Now that I’ve explained to Republican legislators that Levy Equalization equals Socialism, I thought it best to remind Democratic legislators that cuts in levy equalization do not necessarily equate to cuts in state funding for K-12 education.
News reports on the subject often talk about the millions of dollars local school districts get from levy equalization, but that’s not always how the Local Effort Assistance (LEA) program works. No, rather than providing additional funds to eligible districts, LEA often functions more like a property tax credit, lowering homeowners’ property tax bills by the LEA allocation.
For example, take the Tacoma School District, which for 2008 had a voter-approved local levy of $70.9 million dollars. Due to Tacoma’s slightly below-state-average adjusted assessed property value per student, the district received an LEA allocation of about $2.9 million. But because a district’s levy authority is reduced by the amount of the LEA allocation, Tacoma schools did not receive an additional $2.9 million dollars; rather, Tacoma property owners collectively paid $2.9 million less than they otherwise would have in property taxes.
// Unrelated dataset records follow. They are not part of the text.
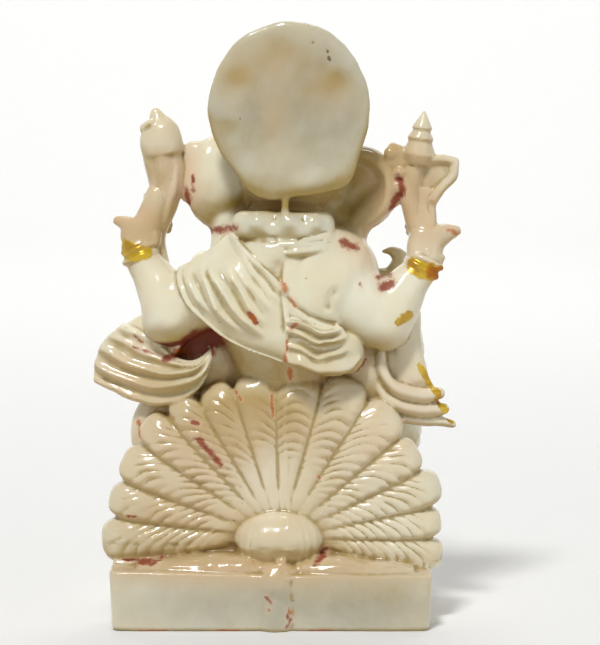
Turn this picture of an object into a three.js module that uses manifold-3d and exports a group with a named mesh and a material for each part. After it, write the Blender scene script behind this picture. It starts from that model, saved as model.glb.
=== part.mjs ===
// A seated, four-armed Ganesha with a halo and a fan of feathers behind it, cast in one piece with
// its low plinth. Millimetres, +Z up. The figure faces -Y, its left side is +X, and the origin is
// the centre of the underside.
import * as THREE from "three";
import { mergeVertices } from "three/addons/utils/BufferGeometryUtils.js";
import Module from "manifold-3d";

// Driving dimensions
const PLINTH = { width: 69.4, depth: 48, height: 12.8, corner: 1.6, edge: 0.7, draft: 0.016 };
const FIGURE_X = -3; // the figure sits a little to its right of the plinth's middle
const FIGURE_Y = 1; // and a little behind it
const HALO = { x: -4, y: 12, z: 111.2, halfWidth: 17.4, halfHeight: 18.9, thickness: 3.2, lean: 2.4 };
const FAN = {
  root: [-2, 18.8], // x and z of the point that the feathers spread from
  firstAngle: -9, // degrees above +X of the lowest edge on the left
  feathers: [
    // angle and length of each one, from the left over the top to the right
    [15.2, 38.9],
    [12.6, 38.2],
    [14.4, 38.3],
    [13, 38.6],
    [12.2, 37.4],
    [13.6, 35.8],
    [16, 35.6],
    [18, 35.6],
    [17, 37.2],
    [17.5, 36.8],
    [15, 35.4],
    [13.5, 36.6],
    [12, 35.2],
    [12, 35.8],
  ],
  skirt: 8, // root to the fan's edge below it, towards the plinth
  back: 14.5, // y of the back's valleys at the root
  lean: 0.1, // how far the back moves forward for each millimetre away from the root
  ribDepth: 2.3,
  thickness: 7,
};
const WRIST_BAND = { radius: 3.4, cord: 0.95 };

const wasm = await Module();
wasm.setup();
const rad = THREE.MathUtils.degToRad;
const vec = (p) => new THREE.Vector3(p[0], p[1], p[2]);

// A geometry as a manifold-3d solid, turned outwards if its faces point in.
function solid(geometry) {
  const bare = new THREE.BufferGeometry()
    .setAttribute("position", geometry.getAttribute("position"))
    .setIndex(geometry.index);
  const merged = mergeVertices(bare, 1e-4);
  const build = (triVerts) =>
    new wasm.Manifold(
      new wasm.Mesh({ numProp: 3, vertProperties: merged.attributes.position.array, triVerts }),
    );
  const made = build(new Uint32Array(merged.index.array));
  return made.volume() > 0 ? made : build(new Uint32Array(merged.index.array).reverse());
}

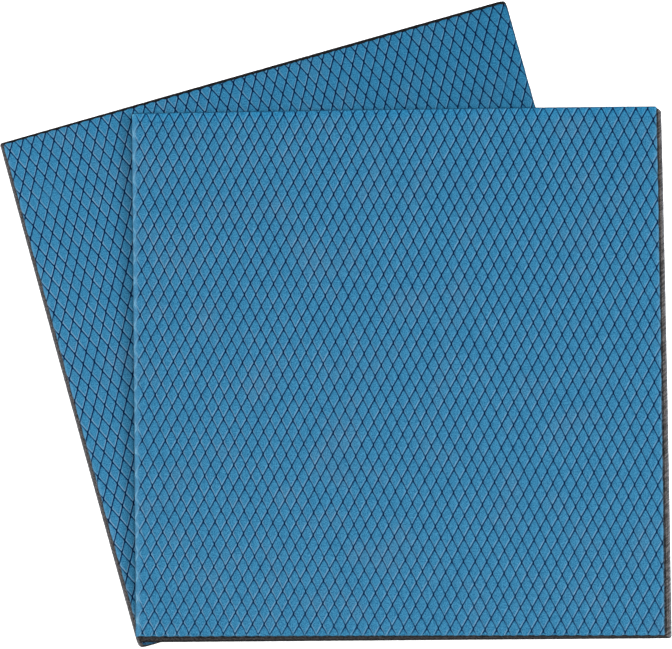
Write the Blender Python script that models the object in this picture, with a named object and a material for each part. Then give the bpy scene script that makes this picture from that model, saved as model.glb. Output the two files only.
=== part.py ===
"""A pair of flexible magnetic pads for cleaning aquarium and pond glass.

One pad goes on each side of the glass and each drags the other along. A pad is a thin square of
layers: a blue embossed scrubbing face on a dark cushion, a sheet of flexible magnet and a grey back
skin, the magnet being bonded by a film of adhesive on each side. Both pads are cut from the same sheet
stock by a tilted knife, so their walls lean.

The pads lie flat, one on the other, fanned out like two cards about the corner they share. The origin
is the centre of the lower (rear) pad's back, +Z points up out of the blue faces, and the sides of the
upper (front) pad lie along X and Y.
"""

from math import cos, radians, sin

import bmesh
import bpy
from mathutils import Matrix, Vector

MM = 0.001

# The pad, seen from its blue face.
PAD_SIDE = 100 * MM
CORNER_RADIUS = 0.9 * MM
CORNER_STEPS = 5
BACK_SHIFT = Vector((1.05 * MM, -0.78 * MM, 0))  # how far the leaning walls carry the back from the face

# The layers from the back up, with the thickness of each.
LAYERS = (
    ("back_skin", 0.80 * MM),
    ("back_adhesive", 0.08 * MM),
    ("magnet_sheet", 1.00 * MM),
    ("face_adhesive", 0.08 * MM),
    ("cushion_layer", 0.60 * MM),
    ("scrub_face", 0.34 * MM),
)
LAYER_GAP = 0.02 * MM
PAD_THICKNESS = sum(thick for _, thick in LAYERS) + LAYER_GAP * (len(LAYERS) - 1)

# The fan: the two pads turn on each other about a point just inside the corner they share.
FAN_ANGLE = radians(15.2)
PIVOT_FROM_LEFT = 7.1 * MM
PIVOT_FROM_BOTTOM = 2.9 * MM
PAD_GAP = 0.10 * MM

# name: colour (linear RGB), roughness
FINISHES = {
    "scrub_face": ((0.040, 0.225, 0.420), 0.75),
    "cushion_layer": ((0.012, 0.013, 0.015), 0.90),
    "face_adhesive": ((0.110, 0.105, 0.090), 0.45),
    "magnet_sheet": ((0.062, 0.055, 0.052), 0.80),
    "back_adhesive": ((0.110, 0.105, 0.090), 0.45),
    "back_skin": ((0.150, 0.150, 0.165), 0.85),
}


def clear_scene():
    for obj in list(bpy.data.objects):
        bpy.data.objects.remove(obj, do_unlink=True)


def new_collection(name):
    collection = bpy.data.collections.new(name)
    bpy.context.scene.collection.children.link(collection)
    return collection


def make_material(name):
    colour, roughness = FINISHES[name]
    material = bpy.data.materials.new(name)
    material.use_nodes = True
    shader = material.node_tree.nodes["Principled BSDF"]
    shader.inputs["Base Color"].default_value = (*colour, 1)
    shader.inputs["Roughness"].default_value = roughness
    shader.inputs["Metallic"].default_value = 0
    return material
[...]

Even had LEA been eliminated in 2008, the Tacoma School District would still have received the same, $70.9 million; Tacoma taxpayers simply would have paid a little more. And there are dozens of other districts where the levy authority “rollback” consumed all or most of the LEA allocation. That’s how levy equalization works.
Of course, there are many, mostly rural districts, that benefit enormously from levy equalization, particularly those with much lower than average assessed property value per student, and that strategically pass the minimal local levy necessary to qualify for the LEA program. For example, in 2008, the Mount Adams school district, with only about 1000 students, and average assessed values almost seven times below the state average, raised only $111,000 from its local levy, but received an additional $594,000 in LEA funds from the state.
That’s about $594 in extra state funds per student. Most Seattle school principals would kill for that kinda money.
Which brings us to my larger complaint with LEA: it is a convoluted hack that serves both as a bandaid on our inadequate level of state funding for K-12 education, and as a disincentive within the communities that rely on LEA most, to support the revenue solutions necessary to adequately fund K-12 education statewide. For the real problem is not that “property poor” districts have a hard time raising adequate local levies, but that they should be forced to rely on local levies at all to provide a basic level of education that is, after all, our state’s “paramount duty.”
So while it may be a little cold to suggest as I did on Slog, that “it’s time to give rural Republicans the government they demand” (and let’s face it, especially when one factors in levy authority rollbacks, LEA is a program that largely benefits rural, Republican leaning districts), it is smart politics for those who truly care about long term education funding to use levy equalization as a bargaining chip to, at the very least, force Republicans to honestly debate the issue. If they want this rural welfare—and it is welfare—they should be forced to fight for it.
But more importantly, if they want adequate state funding of basic education, Republicans should be forced to fight for adequate state funding of basic education for all our children.